** begin DATA TO USE **

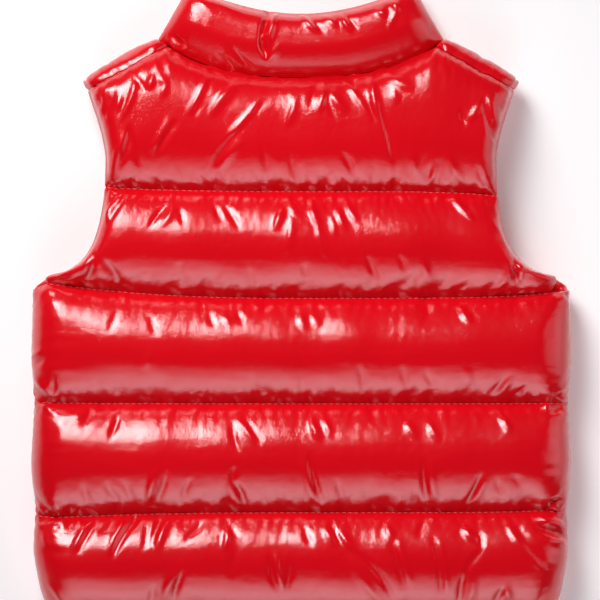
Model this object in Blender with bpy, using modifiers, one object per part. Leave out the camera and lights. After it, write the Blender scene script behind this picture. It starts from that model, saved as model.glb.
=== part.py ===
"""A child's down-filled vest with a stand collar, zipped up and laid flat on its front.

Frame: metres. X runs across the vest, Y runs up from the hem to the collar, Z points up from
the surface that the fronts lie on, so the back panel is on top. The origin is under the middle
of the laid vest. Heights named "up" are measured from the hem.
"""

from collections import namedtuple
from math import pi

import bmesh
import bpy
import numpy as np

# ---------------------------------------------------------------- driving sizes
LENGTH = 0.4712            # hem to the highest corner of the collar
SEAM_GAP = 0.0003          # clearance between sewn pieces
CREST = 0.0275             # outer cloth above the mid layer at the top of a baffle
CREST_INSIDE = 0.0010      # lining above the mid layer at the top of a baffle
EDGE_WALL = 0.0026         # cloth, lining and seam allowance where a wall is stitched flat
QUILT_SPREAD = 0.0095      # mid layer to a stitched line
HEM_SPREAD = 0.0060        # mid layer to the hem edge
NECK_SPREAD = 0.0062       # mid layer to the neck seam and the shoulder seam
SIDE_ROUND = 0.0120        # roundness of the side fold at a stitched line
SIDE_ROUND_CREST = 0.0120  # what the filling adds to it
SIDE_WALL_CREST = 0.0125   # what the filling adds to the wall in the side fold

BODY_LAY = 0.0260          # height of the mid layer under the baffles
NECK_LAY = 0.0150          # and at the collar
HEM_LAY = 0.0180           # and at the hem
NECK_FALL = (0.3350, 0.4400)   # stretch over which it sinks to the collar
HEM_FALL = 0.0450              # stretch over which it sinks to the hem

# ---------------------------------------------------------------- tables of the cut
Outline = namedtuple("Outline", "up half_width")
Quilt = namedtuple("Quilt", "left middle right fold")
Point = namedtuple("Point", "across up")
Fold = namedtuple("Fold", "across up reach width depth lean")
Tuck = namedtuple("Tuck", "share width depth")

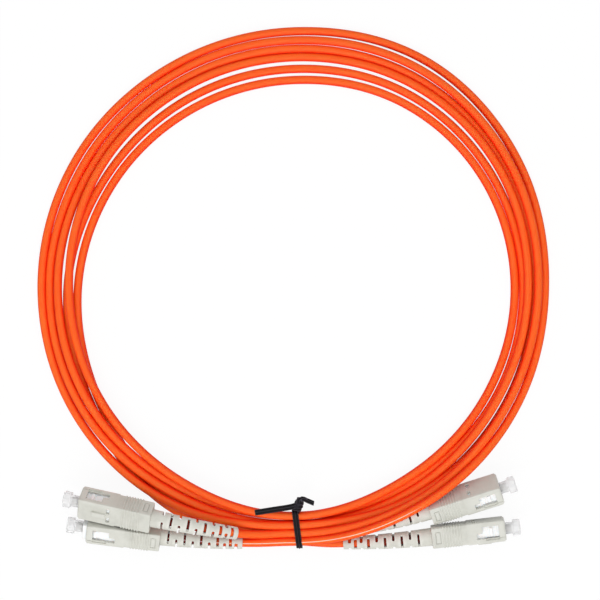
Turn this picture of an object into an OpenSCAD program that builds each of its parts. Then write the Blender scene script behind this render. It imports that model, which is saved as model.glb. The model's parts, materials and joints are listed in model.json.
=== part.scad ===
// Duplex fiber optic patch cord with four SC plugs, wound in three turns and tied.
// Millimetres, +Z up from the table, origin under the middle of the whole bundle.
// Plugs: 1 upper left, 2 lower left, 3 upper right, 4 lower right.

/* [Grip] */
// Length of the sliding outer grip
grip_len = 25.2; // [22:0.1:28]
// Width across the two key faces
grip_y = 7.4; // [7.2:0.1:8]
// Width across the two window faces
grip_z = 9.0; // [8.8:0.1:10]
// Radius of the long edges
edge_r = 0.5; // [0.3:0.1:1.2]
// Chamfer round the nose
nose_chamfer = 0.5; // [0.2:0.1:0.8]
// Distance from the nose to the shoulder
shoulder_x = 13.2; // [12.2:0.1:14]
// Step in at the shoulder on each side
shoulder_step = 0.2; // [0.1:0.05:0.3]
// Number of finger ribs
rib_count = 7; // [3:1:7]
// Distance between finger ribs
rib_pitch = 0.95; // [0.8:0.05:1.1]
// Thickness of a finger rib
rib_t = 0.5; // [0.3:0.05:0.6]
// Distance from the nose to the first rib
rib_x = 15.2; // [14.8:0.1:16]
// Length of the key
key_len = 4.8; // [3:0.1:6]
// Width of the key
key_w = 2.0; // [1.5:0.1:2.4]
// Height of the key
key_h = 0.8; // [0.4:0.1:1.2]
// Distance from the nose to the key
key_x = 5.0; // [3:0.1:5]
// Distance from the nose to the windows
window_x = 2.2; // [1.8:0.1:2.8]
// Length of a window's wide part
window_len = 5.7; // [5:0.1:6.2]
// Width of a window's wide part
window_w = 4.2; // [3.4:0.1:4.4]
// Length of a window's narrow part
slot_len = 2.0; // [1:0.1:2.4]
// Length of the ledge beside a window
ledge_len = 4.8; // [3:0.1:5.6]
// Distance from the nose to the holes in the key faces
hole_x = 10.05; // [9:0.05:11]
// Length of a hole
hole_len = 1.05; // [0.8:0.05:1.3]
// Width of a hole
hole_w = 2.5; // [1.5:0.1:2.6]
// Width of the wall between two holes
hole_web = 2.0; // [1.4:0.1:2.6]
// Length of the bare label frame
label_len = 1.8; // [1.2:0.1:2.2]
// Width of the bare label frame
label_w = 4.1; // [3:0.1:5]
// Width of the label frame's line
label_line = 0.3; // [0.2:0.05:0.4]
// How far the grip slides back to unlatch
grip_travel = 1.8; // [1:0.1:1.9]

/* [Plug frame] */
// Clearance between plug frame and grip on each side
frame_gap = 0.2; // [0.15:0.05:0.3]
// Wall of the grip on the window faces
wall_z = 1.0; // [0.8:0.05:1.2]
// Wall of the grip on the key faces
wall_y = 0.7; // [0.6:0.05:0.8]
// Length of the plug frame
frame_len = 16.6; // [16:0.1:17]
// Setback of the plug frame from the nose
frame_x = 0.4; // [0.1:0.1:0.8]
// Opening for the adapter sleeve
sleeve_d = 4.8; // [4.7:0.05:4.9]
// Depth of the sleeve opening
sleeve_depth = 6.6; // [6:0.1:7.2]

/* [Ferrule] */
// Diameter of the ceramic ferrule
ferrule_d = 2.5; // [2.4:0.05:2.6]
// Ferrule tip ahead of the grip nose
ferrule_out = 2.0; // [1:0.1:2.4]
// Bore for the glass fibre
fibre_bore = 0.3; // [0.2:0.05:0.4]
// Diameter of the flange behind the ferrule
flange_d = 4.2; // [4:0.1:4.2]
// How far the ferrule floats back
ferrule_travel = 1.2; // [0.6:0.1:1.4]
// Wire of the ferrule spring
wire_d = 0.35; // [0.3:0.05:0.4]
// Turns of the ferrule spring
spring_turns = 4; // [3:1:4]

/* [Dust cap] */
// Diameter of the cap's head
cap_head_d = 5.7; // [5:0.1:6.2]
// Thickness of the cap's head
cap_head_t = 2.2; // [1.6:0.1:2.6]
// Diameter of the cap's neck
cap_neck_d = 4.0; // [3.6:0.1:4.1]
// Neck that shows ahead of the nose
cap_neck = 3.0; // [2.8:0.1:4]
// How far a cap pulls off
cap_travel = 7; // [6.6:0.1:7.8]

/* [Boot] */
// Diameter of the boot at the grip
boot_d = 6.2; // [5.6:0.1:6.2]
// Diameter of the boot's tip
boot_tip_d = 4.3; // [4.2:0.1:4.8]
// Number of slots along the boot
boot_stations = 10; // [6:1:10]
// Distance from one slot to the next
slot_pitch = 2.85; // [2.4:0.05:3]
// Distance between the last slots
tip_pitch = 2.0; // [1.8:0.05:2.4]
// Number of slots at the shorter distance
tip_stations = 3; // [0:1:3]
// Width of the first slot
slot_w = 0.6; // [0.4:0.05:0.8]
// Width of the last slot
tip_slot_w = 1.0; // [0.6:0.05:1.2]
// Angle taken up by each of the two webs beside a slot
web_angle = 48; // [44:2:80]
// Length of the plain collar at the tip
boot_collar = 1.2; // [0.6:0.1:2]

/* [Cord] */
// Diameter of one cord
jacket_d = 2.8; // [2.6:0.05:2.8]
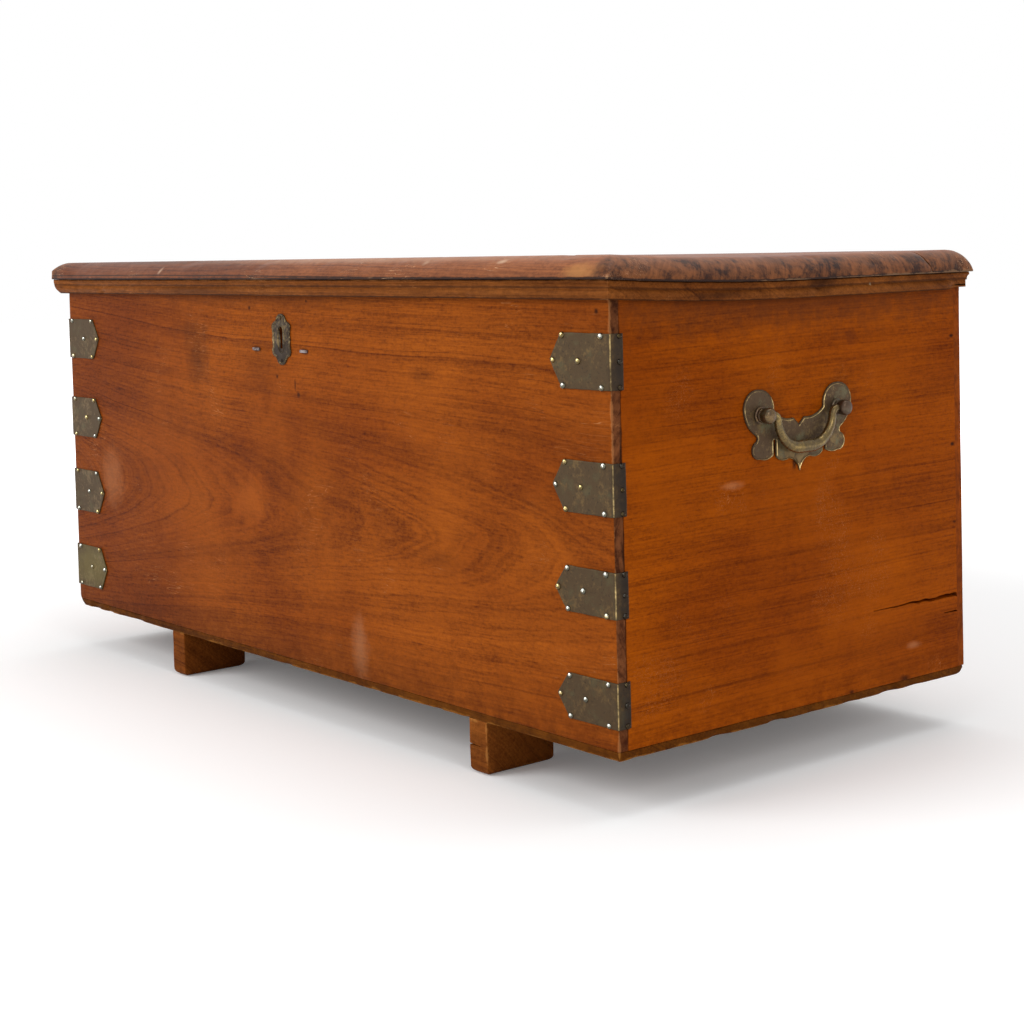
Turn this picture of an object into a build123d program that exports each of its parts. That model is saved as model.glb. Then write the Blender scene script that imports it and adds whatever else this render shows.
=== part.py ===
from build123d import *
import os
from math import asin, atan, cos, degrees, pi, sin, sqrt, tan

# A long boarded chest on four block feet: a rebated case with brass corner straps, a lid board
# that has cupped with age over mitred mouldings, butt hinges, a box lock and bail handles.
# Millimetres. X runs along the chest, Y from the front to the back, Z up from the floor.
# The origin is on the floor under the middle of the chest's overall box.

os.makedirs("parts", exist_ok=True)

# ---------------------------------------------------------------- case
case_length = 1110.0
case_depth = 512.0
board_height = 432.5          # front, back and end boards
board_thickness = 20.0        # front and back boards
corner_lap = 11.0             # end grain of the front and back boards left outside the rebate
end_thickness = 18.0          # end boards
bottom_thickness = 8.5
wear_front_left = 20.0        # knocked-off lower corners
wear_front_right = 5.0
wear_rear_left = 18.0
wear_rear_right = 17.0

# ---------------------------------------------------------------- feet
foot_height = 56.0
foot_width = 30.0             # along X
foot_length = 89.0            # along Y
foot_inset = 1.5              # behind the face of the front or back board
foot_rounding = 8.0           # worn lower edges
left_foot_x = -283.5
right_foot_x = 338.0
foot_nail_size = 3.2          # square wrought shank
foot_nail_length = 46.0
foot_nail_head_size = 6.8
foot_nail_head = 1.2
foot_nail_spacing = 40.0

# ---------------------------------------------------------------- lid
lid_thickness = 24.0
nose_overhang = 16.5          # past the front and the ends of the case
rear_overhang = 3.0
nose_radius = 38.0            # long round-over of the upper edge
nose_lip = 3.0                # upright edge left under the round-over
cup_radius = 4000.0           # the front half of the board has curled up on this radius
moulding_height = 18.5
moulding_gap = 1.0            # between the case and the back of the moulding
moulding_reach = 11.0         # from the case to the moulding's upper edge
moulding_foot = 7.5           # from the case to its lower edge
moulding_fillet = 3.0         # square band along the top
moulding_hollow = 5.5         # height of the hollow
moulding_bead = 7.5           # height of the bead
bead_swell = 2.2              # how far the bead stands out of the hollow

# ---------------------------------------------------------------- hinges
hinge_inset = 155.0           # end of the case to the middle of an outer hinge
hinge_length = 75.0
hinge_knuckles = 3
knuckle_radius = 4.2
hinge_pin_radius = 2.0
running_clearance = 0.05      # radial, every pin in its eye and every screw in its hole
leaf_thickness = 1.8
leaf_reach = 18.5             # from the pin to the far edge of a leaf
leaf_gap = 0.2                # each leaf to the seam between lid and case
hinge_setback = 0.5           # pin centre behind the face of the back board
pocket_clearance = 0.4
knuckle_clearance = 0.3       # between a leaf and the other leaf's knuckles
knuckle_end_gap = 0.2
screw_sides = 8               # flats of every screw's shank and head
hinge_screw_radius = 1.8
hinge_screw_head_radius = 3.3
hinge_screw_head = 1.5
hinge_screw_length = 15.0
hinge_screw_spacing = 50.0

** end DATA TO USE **

EXERCISE TASK: Restate, word for word and with nothing added, the lines from the first line of the listing through the one where "import numpy as np" stands.

RESULT:
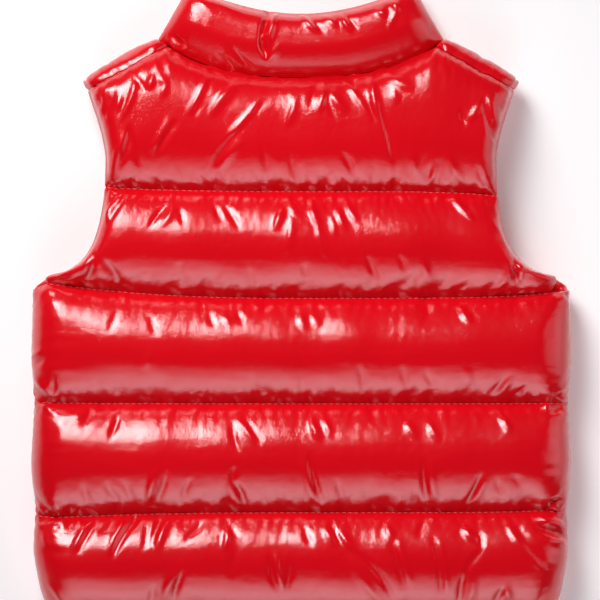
Model this object in Blender with bpy, using modifiers, one object per part. Leave out the camera and lights. After it, write the Blender scene script behind this picture. It starts from that model, saved as model.glb.
=== part.py ===
"""A child's down-filled vest with a stand collar, zipped up and laid flat on its front.

Frame: metres. X runs across the vest, Y runs up from the hem to the collar, Z points up from
the surface that the fronts lie on, so the back panel is on top. The origin is under the middle
of the laid vest. Heights named "up" are measured from the hem.
"""

from collections import namedtuple
from math import pi

import bmesh
import bpy
import numpy as np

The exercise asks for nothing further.